I was also a professional classical musician at the time and I got a Commodore 64 as soon is it was available. I was intrigued by the sound chip and immediately began to write programs for it. I wanted to be able to input a 3 voice Bach Organ trio and play it through the SID. I wrote a program in Basic that I used to enter notes and duration, but the loop I used to play the notes was too much for the Basic interpreter. I ended up writing an assembly language program that read the note and duration values and performed each “track”. The performance was excellent. The Basic program also specified the envelope, etc. for each voice. The performance was controllable in real time for volume and temp.

I think I probably wrote what was one of the first sequencer apps. I had never heard of one before and so I wrote what I did out of necessity.

In any case, I still have great memories of my old Commodore computers.

Anders avatar

The poke into ram technique for hand assembled code is something that we of that era share. Also, entering the hex codes sequentially into a prom programmer on its keypad was a long old task and frustrating if you made a mistake.

Neil avatar

Love hearing Wizball music. One of my all time favourite games that I still play regularly!
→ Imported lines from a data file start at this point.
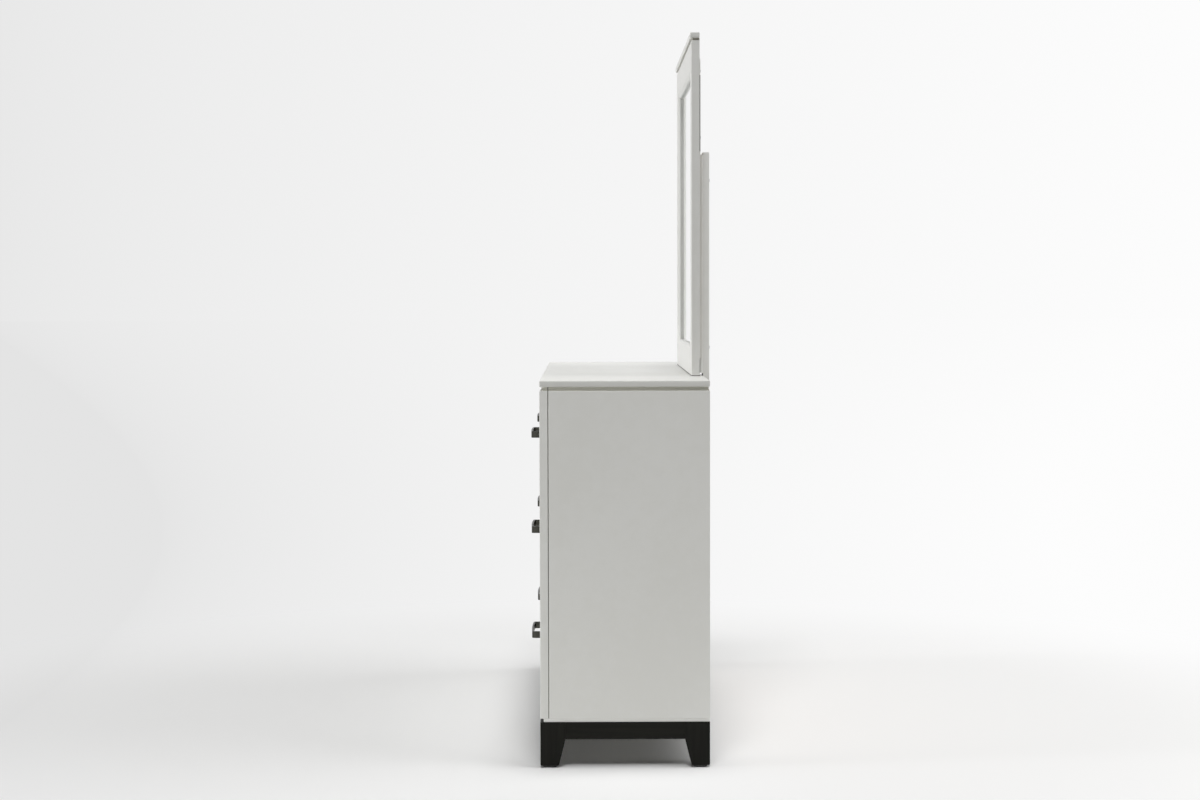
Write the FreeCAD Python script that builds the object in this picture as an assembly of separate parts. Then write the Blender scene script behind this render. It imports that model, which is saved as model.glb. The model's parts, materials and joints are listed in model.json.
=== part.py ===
"""Six-drawer dresser with a framed mirror standing on two rear posts.

Millimetres. +Z is up, the drawers open towards -Y and +X is on the right of someone who faces them.
While it is modelled, Y is zero at the front of the case. Each piece is moved to the part's own
origin, the middle of its footprint at floor level, when it is saved.
"""

import FreeCAD
import Part
import os
from FreeCAD import Vector

# The case
case_width = 1499.0
case_depth = 406.0
body_height = 784.0
top_thickness = 15.0
top_edge_chamfer = 1.5
sub_top_thickness = 9.0
sub_top_front_setback = 8.0
sub_top_side_setback = 6.0
sub_top_rear_setback = 4.0
floor_thickness = 9.0
floor_front_setback = 8.0
floor_side_setback = 3.0
side_thickness = 18.0
side_edge_chamfer = 1.2
seam_chamfer = 1.6
partition_thickness = 18.0
back_thickness = 4.0
back_lap = 9.0
rear_rail_height = 70.0
rear_rail_thickness = 18.0

# The face frame round the drawers
stile_width = 40.0
centre_stile_width = 30.0
frame_thickness = 20.5
frame_edge_chamfer = 1.0
frame_top_chamfer = 2.5
top_rail_height = 24.5
bottom_rail_height = 35.5
divider_rail_height = 20.0
lower_opening_height = 245.0
middle_opening_height = 245.0

# The black base
base_height = 110.0
foot_width = 60.0
foot_tip_width = 44.5
foot_edge_chamfer = 1.5
foot_bottom_chamfer = 2.5
apron_height = 41.0
apron_thickness = 20.0
stretcher_width = 60.0
stretcher_thickness = 20.0
glide_height = 5.0
glide_diameter = 34.0

# The drawers
front_thickness = 19.0
front_gap = 2.5
front_edge_chamfer = 1.5
board_thickness = 12.0
box_rear_clearance = 15.0
box_back_inset = 16.0
box_back_housing = 5.0
box_clearance_below = 12.0
box_clearance_above = 20.0
tail_count = 4
tail_width_share = 0.52
tail_flare = 2.0
joint_clearance = 0.1
bottom_thickness = 4.0
bottom_rise = 10.0
bottom_groove_depth = 5.0
bottom_edge_clearance = 0.5

# The steel runners and the battens behind them
runner_space = 13.0
runner_height = 35.0
runner_sheet = 1.2
runner_lip_clearance = 1.5
runner_running_clearance = 0.35
runner_rise = 62.0
runner_front_setback = 1.5
batten_height = 45.0

# The pulls
pull_length = 180.0
pull_height = 16.5
pull_projection = 27.5
pull_end_projection = 25.5
pull_strap_thickness = 4.5
pull_leg_width = 9.0
pull_outer_radius = 7.0
pull_inner_radius = 3.5

# The mirror
mirror_width = 924.0
mirror_frame_height = 834.0
mirror_frame_width = 76.0
mirror_frame_thickness = 20.0
mirror_lift = 0.6
mirror_bevel = 6.0
mirror_lip_thickness = 11.5
mirror_rebate = 9.0
glass_thickness = 5.0
glass_edge_clearance = 1.5
cap_height = 13.5
cap_front_overhang = 4.0
cap_side_overhang = 3.0
cap_edge_chamfer = 1.2
cap_neck_height = 6.0
cap_neck_setback = 3.0
backboard_thickness = 4.0
backboard_inset = 42.0

# The two posts behind the mirror
post_width = 66.0
post_thickness = 16.0
post_height = 967.0
post_inset = 48.0
post_edge_chamfer = 2.0
post_reach_below_top = 407.0
packing_thickness = 6.5
packing_end_distance = 6.0
packing_screw_distance = 64.0
post_screw_diameter = 5.0
post_screw_head_diameter = 11.0
post_screw_head_height = 2.8
post_screw_length = 38.0
post_screw_clearance = 0.1
crown_share = 0.65

# One overrun for every cut, and how close an edge must lie to a place to be picked there
cut_overrun = 5.0
pick_tolerance = 0.01
straight_share = 0.999

# Levels of the case, from the floor up
floor_top = base_height + floor_thickness
body_top = floor_top + body_height
sub_top_top = body_top + sub_top_thickness
dresser_top = sub_top_top + top_thickness
bottom_rail_top = floor_top + bottom_rail_height
lower_divider = bottom_rail_top + lower_opening_height
middle_opening = lower_divider + divider_rail_height
upper_divider = middle_opening + middle_opening_height
upper_opening = upper_divider + divider_rail_height
top_rail_bottom = body_top - top_rail_height

# Places across the case, from the middle outwards, and from its front to its back
half_width = case_width / 2
side_inner = half_width - side_thickness
opening_inner = centre_stile_width / 2
opening_outer = half_width - stile_width
opening_width = opening_outer - opening_inner
bay_centre = (opening_inner + opening_outer) / 2
partition_face = partition_thickness / 2
box_half_width = opening_width / 2 - runner_space
back_front = case_depth - back_thickness
rear_rail_front = back_front - rear_rail_thickness
box_front = front_thickness
box_rear = rear_rail_front - box_rear_clearance
box_length = box_rear - box_front
box_back_rear = box_rear - box_back_inset
box_back_front = box_back_rear - board_thickness

# The mirror and its posts
mirror_bottom = dresser_top + mirror_lift
mirror_frame_top = mirror_bottom + mirror_frame_height
cap_bottom = mirror_frame_top + cap_neck_height
mirror_half = mirror_width / 2
backboard_back = case_depth - packing_thickness
mirror_back = backboard_back - backboard_thickness
mirror_front = mirror_back - mirror_frame_thickness
glass_front = mirror_front + mirror_lip_thickness
glass_back = glass_front + glass_thickness
post_outer = mirror_half - post_inset
post_inner = post_outer - post_width
post_middle = (post_outer + post_inner) / 2
post_bottom = dresser_top - post_reach_below_top
post_top = post_bottom + post_height
post_back = case_depth + post_thickness
mirror_screw_x = (post_outer + mirror_half - mirror_frame_width) / 2
upper_rail_middle = body_top - rear_rail_height / 2
lower_rail_middle = post_bottom + rear_rail_height / 2
packing_bottom = mirror_bottom + packing_end_distance
packing_top = post_top - packing_end_distance
mirror_screw_heights = (packing_bottom + packing_screw_distance, packing_top - packing_screw_distance)

# The part's own origin, measured from the front of the case
origin_y = (post_back + post_screw_head_height - pull_projection) / 2

row_openings = {
    "lower": (bottom_rail_top, lower_divider),
    "middle": (middle_opening, upper_divider),
    "upper": (upper_opening, top_rail_bottom),
}
column_centres = {"left": -bay_centre, "right": bay_centre}


def block(x0, x1, y0, y1, z0, z1):
    """A box between two corners."""
    return Part.makeBox(x1 - x0, y1 - y0, z1 - z0, Vector(x0, y0, z0))


def prism(points, along):
    """A flat outline of straight edges, pushed along a vector."""
    corners = [Vector(*point) for point in points]
    return Part.Face(Part.makePolygon(corners + corners[:1])).extrude(along)


def bar(radius, y0, y1, x, z):
    """A round bar along Y."""
    return Part.makeCylinder(radius, y1 - y0, Vector(x, y0, z), Vector(0, 1, 0))


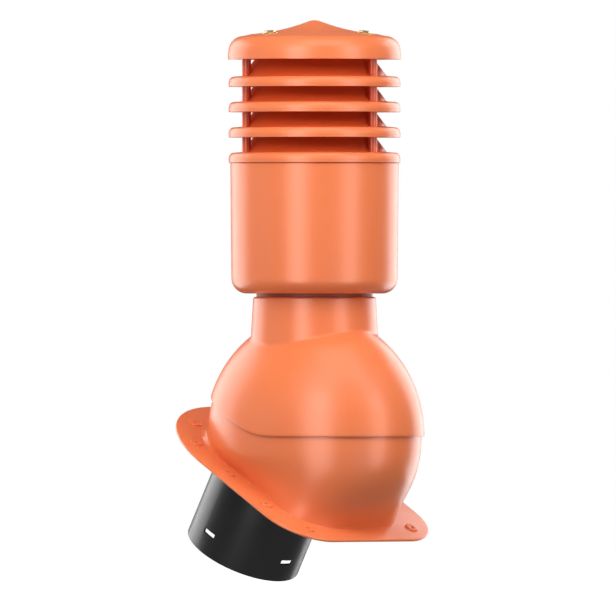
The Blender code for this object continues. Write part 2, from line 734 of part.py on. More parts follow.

Great project!

Dan avatar

I’m soooo impressed!

Aayush avatar

Yeah, I got the Pi 4, And guess what, I’m using it more than my main PC setup nowadays. I’ve automated several tasks using python, which makes that tiny machine more interesting to use for me. I don’t know how long I’ll be figuring out the new use cases of Pi 4.

ram avatar

Hi aayush, I am just starting to use Ras Pi 4 and python. Out of curiosity, could you please tell me what actions you have automated so far?

Per avatar

Cool project!
What about a synthesizer made of a Raspberry Pi and a stack of ZX Spectrum ULAs?
I guess background noise will not be the biggest problem… :)

Toni avatar

The Commodore 64 was my first PC. I can still remember how roughly the sound was. Especially if it kept crashing. A great project. :-)

leor avatar

This is so awesome! I just got a SWINSID clone to play with. I was trying to interface it to a STM32 Nucleo board. May have some questions for you!